Ditching School

May 26, 2011 13:04



I wasn’t actually breaking any rules by leaving campus early. I had a free period and an off campus pass. We were taking our finals and the schedule made it so I could leave school two hours early.

Despite the total legitimacy of my ditching I still left through the arts area, which had less security what with visiting all the former students who visit that area.

Once I was actually off campus I felt fairly safe but I still couldn’t help but suspect that every person in every passing car would see me and think “What a bad student. Skipping school like that.” It was then that I remembered how much I look like a college student. Most people think I’m at least a junior (I’m a sophomore and my teachers assume I’m a junior) and the usually assume I’m a freshman (or older) in college.

So, as I put my hair up in a manner that made me look more like college student then a scruffy high school-er, I began creating a plan for if the police stopped me and asked me about my age:

POLICE: Miss, aren’t supposed to be in class?
ME: umm… No. My classes are over for today.
POLICE: As I understand it, school is still in session.
ME: Wait a sec… You think I’m high school, don’t you? Jesus Christ, this always happens. I’m at the JC, ‘kay? I graduated high school LAST year. Class of 2010.

In my mind I was an art student trying to get her general ed out of the way before going to an arts college. I’d just finished my figure drawing final, which was a class I was taking to bolster my portfolio.

No one actually asked me about my age, but I was still well prepared.

I got to the costume store, where I was planning to pick up so stripped stockings for a cosplay outfit. The woman in the store directed my to the socks/stocking corner where I quickly found what I needed and bought it at the register and got out of there. My heart was still elevated but it was lowering now that I was far from the school.

My feet hurt and I was thirsty and hungry so I walked to the little private coffee house about a half-block down from the costume store. I ordered my mocha (“What can I get you?” “Mocha with whip.” “For her or to go?” “For here.” “Anything to eat?” “No.” “You’ll be sitting inside?” “Yep.”) and sat  down at one of the small two person tables. To my right there was a woman with a sleeping baby and ahead of me was a man with sunglasses drinking a cappuccino and typing on his lap top and in the corner was an actual college girl who looked like she was cramming for some sort of math final. You could hear the people ordering as the coffee grinders whined and Jason Mraz’s “I’m Yours” played over the stereo.

I pulled out All Things Bright And Beautiful by James Herriot and read about he and his future wife’s first kiss and about how he treated the dog belonging to a family of 14 while quietly sipping my pipping hot mocha and wiping whipped cream off my nose. When I finished my mocha I closed my book and put my dirty glass on the counter that said “dirty dishes”.

I listened to music as I walked passed the “Toad in the Hole” pub, under the overpass, and around the mall (I didn’t go through because I heard that they lick you out if your a student and it’s school hours) and to the downtown bus terminal so I could catch the #1 bus home. And as Gregory and the Hawk’s “Hard To Define” streamed out of my ear buds I thought about how it felt to just walk. To have no places I had to be. No homework to do. No adults I had commitments to. To have the freedom to go to a coffee shop and read for an hour with no disturbances and then be able to walk, free of burden, to the bus where it wouldn’t matter if I missed my stop.

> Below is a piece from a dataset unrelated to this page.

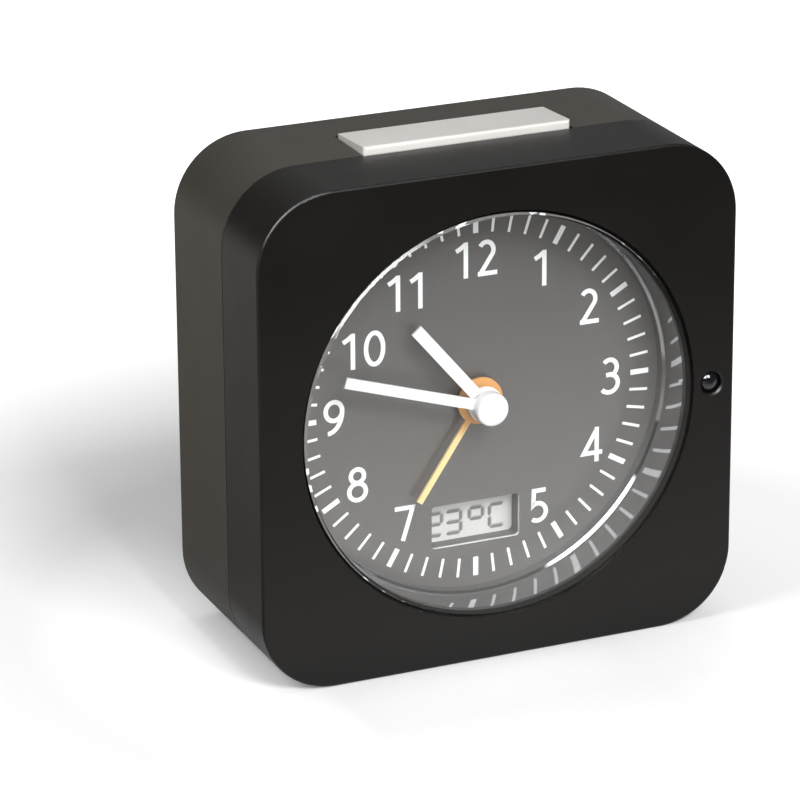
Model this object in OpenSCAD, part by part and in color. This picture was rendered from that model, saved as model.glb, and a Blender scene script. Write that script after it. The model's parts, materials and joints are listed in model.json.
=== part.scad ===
// Radio-controlled alarm clock: a square body with a round dial, a light bar on top, a small
// temperature display in the dial, and a stepping movement with its motion work and alarm setting.
// Depths are counted from the front face towards the back. Front views are drawn with X to the
// right and the second axis up, from the axis that the hands turn on.

/* [Body] */
// Width of the body
body_w = 90; // [88:1:104]
// Height of the body
body_h = 90; // [88:1:104]
// Radius of the four upright corners
corner_r = 13.6; // [11:0.2:16]
// Depth of the body from front to back
body_depth = 39.8; // [39.4:0.1:46]
// Depth of the front frame
front_depth = 15.8; // [15.4:0.1:16.2]
// Shadow gap along the parting line
seam_gap = 0.3; // [0.1:0.05:0.6]
// Side wall of both mouldings
wall = 2.2; // [1.8:0.1:2.6]
// Front wall round the lens
front_wall = 2.5; // [2.2:0.1:3]
// Back wall
back_wall = 2; // [1.6:0.1:2.4]
// Rounding of the front edge
front_edge = 0.5; // [0.3:0.1:1.2]
// Rounding of the back edge
back_edge = 1.5; // [0.8:0.1:1.8]
// Length of the spigot that enters the front frame
spigot_l = 1.7; // [1.2:0.1:1.9]
// Thickness of the spigot
spigot_t = 1.4; // [1:0.1:2]

/* [Lens and dial] */
// Radius of the lens
lens_r = 36.95; // [34:0.05:38]
// Thickness of the lens
lens_t = 1.8; // [1.2:0.1:2]
// How far the lens stands proud of the front
lens_proud = 0.2; // [0:0.05:0.4]
// Bevel on the front edge of the lens
lens_bevel = 0.55; // [0.2:0.05:0.8]
// Width of the ledge that the lens is glued to
ledge_w = 0.95; // [0.6:0.05:1.4]
// Wall of the mirror-finished ring between lens and dial
ring_wall = 0.9; // [0.7:0.1:1.2]
// Inward step at the foot of the ring
ring_step = 0.45; // [0.2:0.05:0.8]
// Height of that foot
ring_foot = 2.4; // [1:0.1:3.5]
// Width of the flange that the dial presses on
ring_flange = 1.1; // [0.6:0.1:1.2]
// Thickness of the locating rib round the ring
rib_t = 1; // [0.8:0.1:1.2]
// Depth of the dial's face
dial_depth = 11.6; // [11:0.1:11.8]
// Thickness of the dial
dial_t = 0.6; // [0.4:0.1:0.8]
// Radius of the hole in the middle of the dial
dial_hole_r = 3.6; // [3.5:0.1:4]
// Width of the display window
window_w = 17; // [15:0.5:19]
// Rounding of the corners of the display window
window_r = 0.7; // [0.2:0.1:1.5]
// Height of the display window
window_h = 8; // [7:0.5:9]
// Distance of the window's middle below the hand axis
window_drop = 23.4; // [23.2:0.1:24.4]
// Thickness of the plate that carries dial, display and movement
carrier_t = 2; // [1.8:0.1:2.2]

/* [Hands] */
// Length of the minute hand
minute_l = 28.2; // [20:0.1:30]
// Width of the minute hand
minute_w = 1.9; // [1.2:0.1:3]
// Where the minute hand points, in degrees clockwise from 12
minute_at = 287.5; // [0:0.5:359.5]
// Length of the hour hand
hour_l = 20.2; // [14:0.1:24]
// Width of the hour hand
hour_w = 2.2; // [1.4:0.1:3.4]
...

I like it, on some level. I think that was the adult in me. The part that like independence and freedom. The part that wanted the responsibility for myself.

However, another part of me was scared. It wanted the structure and companionship of school. That part of me was scared of the same responsibility the other part desired.

And it was this conflict of feelings, this difference of opinions, that told what being a teen is: wanting the freedom of being the only one with control over your life, but not having any responsibilities that come with that.

It reminded me that no matter how much I can think and act like an adult, I’m still a kid. And I will be for a lot longer.